In January 2020, the Mumbai Police launched the ‘Honk more, wait more’ initiative, where drivers who honk at signals are made to wait more. The signal is connected to a decibel measurement unit.

‘Honk more, wait more’ became popular and the initiative was adopted by other states, said Anil Parab, Maharashtra transport minister. “We need to understand that horns are to be used only for essential purposes. It is not something that has to be pressed again and again,” said Parab.

Inspired by the initiative, the government of Telangana introduced it in Hyderabad. There is growing public anger against excessive honking in Hyderabad, said Anil Kumar, the city’s additional commissioner of police. “Most offenders are bike riders. We are catching hold of them and counselling them,” he told THE WEEK. In January, 2021, around 1,705 cases were registered in Hyderabad against people who honked excessively.

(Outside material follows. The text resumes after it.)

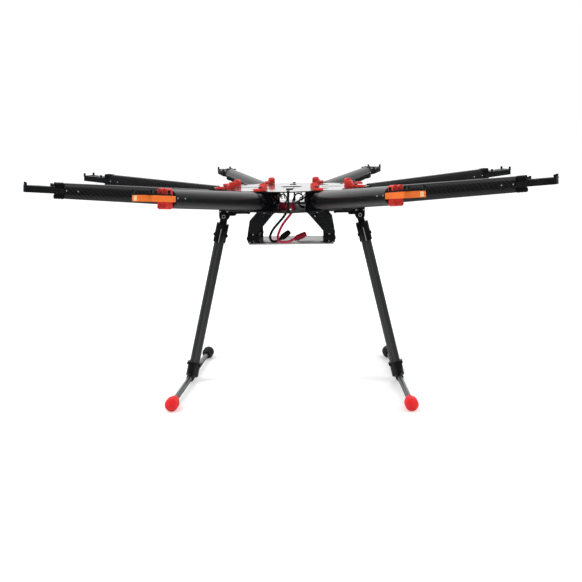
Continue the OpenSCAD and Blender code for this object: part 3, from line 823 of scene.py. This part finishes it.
tray_finish = coloured("tray_sheet", linear(188, 183, 183), 0.3, scale=500, bump=0.03, spread=0.04,
                       coat=0.4, coat_rough=0.15)
eased_piece("tray", "battery_tray", 0.0004, tray_finish, "frame")


# ---------------------------------------------------------------- landing gear
# Each leg hangs from a bracket under the lower plate: a fork on the pivot pin, a
# carbon tube, a tee, and a skid with a red rubber cap in front and a black one behind.
leg_lean = math.radians(13.4)
pin_face, bracket_face = 0.0138, 0.0113
bracket_screw_x, bracket_screw_z = 0.0076, 0.0102
SIDES = (("left", -1), ("right", 1))
leg_nylon = coloured("leg_nylon", linear(17, 17, 18), 0.36, spread=0.2, coat=0.4, coat_rough=0.2)
red_rubber = coloured("red_rubber", linear(244, 34, 38), 0.55, scale=1400, bump=0.15, spread=0.05)
eased_piece("leg_brackets", "gear_brackets", 0.0008, leg_nylon, "frame")
for side, sign in SIDES:
    leg = f"leg_{side}"
    pivot = Vector(joints[f"{leg}_retract"]["pos_m"])
    skid_low, skid_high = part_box(f"{leg}_skid")
    foot = (skid_low + skid_high) / 2
    up = (pivot - foot).normalized()
    tilt = Matrix((Vector((0, 1, 0)).cross(up), Vector((0, 1, 0)), up)).transposed().to_4x4()
    tilt.translation = pivot
    eased_piece(f"gear_lever_{side}_bar", f"gear_lever_{side}", 0.0007, leg_nylon, f"lever_{side}")
    eased_piece(f"{leg}_fork_eased", f"{leg}_fork", 0.001, leg_nylon, leg)
    eased_piece(f"{leg}_tee_eased", f"{leg}_tee", 0.001, leg_nylon, leg)
    tube = carbon(f"{leg}_carbon", (0, sign * leg_lean, 0), rough=0.42, coat=0.35, coat_rough=0.3,
                  dark=linear(48, 49, 50), light=linear(66, 67, 68), bump=0.1)
    dress(f"{leg}_tube", tube)
    skid = carbon(f"{leg}_skid_carbon", (0, 0, 0), rough=0.35, coat=0.5, coat_rough=0.2,
                  dark=linear(46, 47, 48), light=linear(66, 67, 68), bump=0.1)
    dress(f"{leg}_skid", skid)
    eased_piece(f"{leg}_cap_front_soft", f"{leg}_cap_front", 0.0005, red_rubber, leg)
    pivot_rings = bmesh.new()
    bracket_bolts = bmesh.new()
    painted_slot_strips = bmesh.new()
    for way in (-1, 1):
        face = Matrix.Translation((0, way * pin_face, 0)) @ Matrix.Rotation(way * math.pi / 2, 4, "Z")
        ring = turned([(0, 0.0027), (0.0001, 0.0038), (0.0004, 0.0038), (0.0004, 0.0027), (0, 0.0027)], 28)
        add_shape(pivot_rings, ring, tilt @ face)
        for x in (-bracket_screw_x, bracket_screw_x):
            at = Matrix.Translation((pivot.x + x, way * bracket_face, pivot.z + bracket_screw_z))
            add_shape(bracket_bolts, screw(0.0018, 0.0008, 12), at @ Matrix.Rotation(way * math.pi / 2, 4, "Z"))
        # Painted light: a pale strip down the front and back of each fork stands in for the bright backdrop seen
        # through its slot.
        add_shape(painted_slot_strips, prism([(-0.0009, -0.0123), (0.0009, -0.0123), (0.0009, -0.0111), (-0.0009, -0.0111)],
                               -0.0555, -0.0265), tilt @ Matrix.Rotation(math.pi if way > 0 else 0, 4, "Z"))
    finished(f"{leg}_pivot_rings", from_bmesh(f"{leg}_pivot_rings", pivot_rings), pale_zinc, leg)
    finished(f"{leg}_bracket_screws", from_bmesh(f"{leg}_bracket_screws", bracket_bolts), pale_zinc, "frame")
    finished(f"{leg}_painted_slot_light", from_bmesh(f"{leg}_painted_slot_light", painted_slot_strips), pale_zinc, leg)
    ears = bmesh.new()
    for way in (-1, 1):
        for half, radius, height in ((0.0146, 0.0028, -0.041), (0.0152, 0.003, 0.0276 - (pivot - foot).length)):
            boss = turned([(-half, 0), (-half, radius - 0.0006), (0.0006 - half, radius), (half - 0.0006, radius),
                           (half, radius - 0.0006), (half, 0)], 20)
            add_shape(ears, boss, tilt @ Matrix.Translation((0, way * 0.006, height)))
    finished(f"{leg}_clamp_ears", from_bmesh(f"{leg}_clamp_ears", ears), leg_nylon, leg)
    eased_piece(f"{leg}_cap_rear_soft", f"{leg}_cap_rear", 0.0005, soft_black, leg)


# ---------------------------------------------------------------- room
# A pale floor, a pale surround and soft light from above, behind and both sides.
# Mirrored rays meet a darker room, bright only overhead and behind.
floor_mesh = bmesh.new()
bmesh.ops.create_grid(floor_mesh, x_segments=1, y_segments=1, size=14)
floor = from_bmesh("floor", floor_mesh)
floor_finish = paint("pale_floor", (0.82, 0.82, 0.82, 1.0), 0.6, specular=0.0)


def ramp(tree, value, low, high, out_low, out_high):
    """Maps a value smoothly from one range to another."""
    node = tree.nodes.new("ShaderNodeMapRange")
    node.interpolation_type = "SMOOTHSTEP"
    for name, number in (("From Min", low), ("From Max", high), ("To Min", out_low), ("To Max", out_high)):
        node.inputs[name].default_value = number
    tree.links.new(value, node.inputs["Value"])
    return node.outputs["Result"]


def choose(tree, switch, when_off, when_on):
    """One value or the other, by a light path switch."""
    node = tree.nodes.new("ShaderNodeMix")
    node.data_type = "FLOAT"
    tree.links.new(switch, node.inputs[0])
    for socket, value in ((node.inputs[2], when_off), (node.inputs[3], when_on)):
        if isinstance(value, (int, float)):
            socket.default_value = value
        else:
            tree.links.new(value, socket)
    return node.outputs[0]


tree = floor_finish.node_tree
lit = tree.nodes["Principled BSDF"]
seen = tree.nodes.new("ShaderNodeLightPath")
where = tree.nodes.new("ShaderNodeTexCoord")
reach = tree.nodes.new("ShaderNodeVectorMath")
reach.operation = "LENGTH"
tree.links.new(where.outputs["Object"], reach.inputs[0])
near = ramp(tree, reach.outputs["Value"], 0.2, 0.75, 0.42, 0.03)
shade = tree.nodes.new("ShaderNodeCombineColor")
pale = choose(tree, seen.outputs["Is Glossy Ray"], 0.82, near)
for channel in ("Red", "Green", "Blue"):
    tree.links.new(pale, shade.inputs[channel])
tree.links.new(shade.outputs["Color"], lit.inputs["Base Color"])
lit.inputs["Emission Color"].default_value = (1, 1, 1, 1)
glow = ramp(tree, reach.outputs["Value"], 0.45, 2.2, 0.34, 0.68)
tree.links.new(choose(tree, seen.outputs["Is Camera Ray"], 0.0, glow), lit.inputs["Emission Strength"])
floor.data.materials.append(floor_finish)

world = bpy.data.worlds.new("pale_room")
world.use_nodes = True
tree = world.node_tree
air = tree.nodes["Background"]
air.inputs["Color"].default_value = (1.0, 1.0, 1.0, 1.0)
seen = tree.nodes.new("ShaderNodeLightPath")
where = tree.nodes.new("ShaderNodeTexCoord")
split = tree.nodes.new("ShaderNodeSeparateXYZ")
tree.links.new(where.outputs["Generated"], split.inputs["Vector"])
overhead = ramp(tree, split.outputs["Z"], 0.84, 1.0, 0.05, 0.9)
behind = ramp(tree, split.outputs["Y"], 0.6, 0.86, 0.06, 1.0)
brighter = tree.nodes.new("ShaderNodeMath")
brighter.operation = "MAXIMUM"
tree.links.new(overhead, brighter.inputs[0])
tree.links.new(behind, brighter.inputs[1])
around = ramp(tree, split.outputs["Y"], -0.6, 0.2, 0.3, 0.62)
mirrored = choose(tree, seen.outputs["Is Glossy Ray"], around, brighter.outputs["Value"])
looked_at = tree.nodes.new("ShaderNodeMath")
looked_at.operation = "MAXIMUM"
tree.links.new(seen.outputs["Is Camera Ray"], looked_at.inputs[0])
tree.links.new(seen.outputs["Is Transmission Ray"], looked_at.inputs[1])
tree.links.new(choose(tree, looked_at.outputs["Value"], mirrored, 1.0), air.inputs["Strength"])
bpy.context.scene.world = world
bpy.context.scene.view_settings.view_transform = "Standard"

# Each lamp's name, place, aim, width in metres and power in watts.
for name, place, aim, size, power in (("key", (-1.5, -0.7, 2.6), (0, 0, 0.35), 1.6, 38),
                                      ("fill", (1.8, -0.6, 2.0), (0, 0, 0.35), 1.4, 18),
                                      ("back", (0.3, 2.2, 2.2), (0, 0, 0.3), 1.8, 24),
                                      ("left", (-2.2, -0.7, 0.7), (-0.2, -0.4, 0.4), 1.0, 12),
                                      ("right", (2.2, -0.7, 0.7), (0.2, -0.4, 0.4), 1.0, 12)):
    lamp_data = bpy.data.lights.new(name, "AREA")
    lamp_data.size = size
    lamp_data.energy = power
    lamp = bpy.data.objects.new(name, lamp_data)
    lamp.location = place
    lamp.visible_glossy = False
    lamp.rotation_euler = (Vector(aim) - Vector(place)).to_track_quat("-Z", "Y").to_euler()
    bpy.context.scene.collection.objects.link(lamp)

“People who honk non-stop have lack of empathy, poor tolerance and impatience as part of their personality traits,” said Dr Kavitha Mukesh, a psychiatrist. “A few do that because they have poor coping strategies.”

The permissible noise range for horns in India is between 93 and 112 decibels, which is measured at a distance of eight metres from the outset.

Constant exposure to honking can damage the human ear. “It can lead to palpitation, hypertension, asthma attack, hyper-acidity and irritability,” said Kumar. “Our study said 45 per cent of drivers, and 40 per cent of traffic police personnel, have varying degrees of noise-induced sensorineural hearing loss.”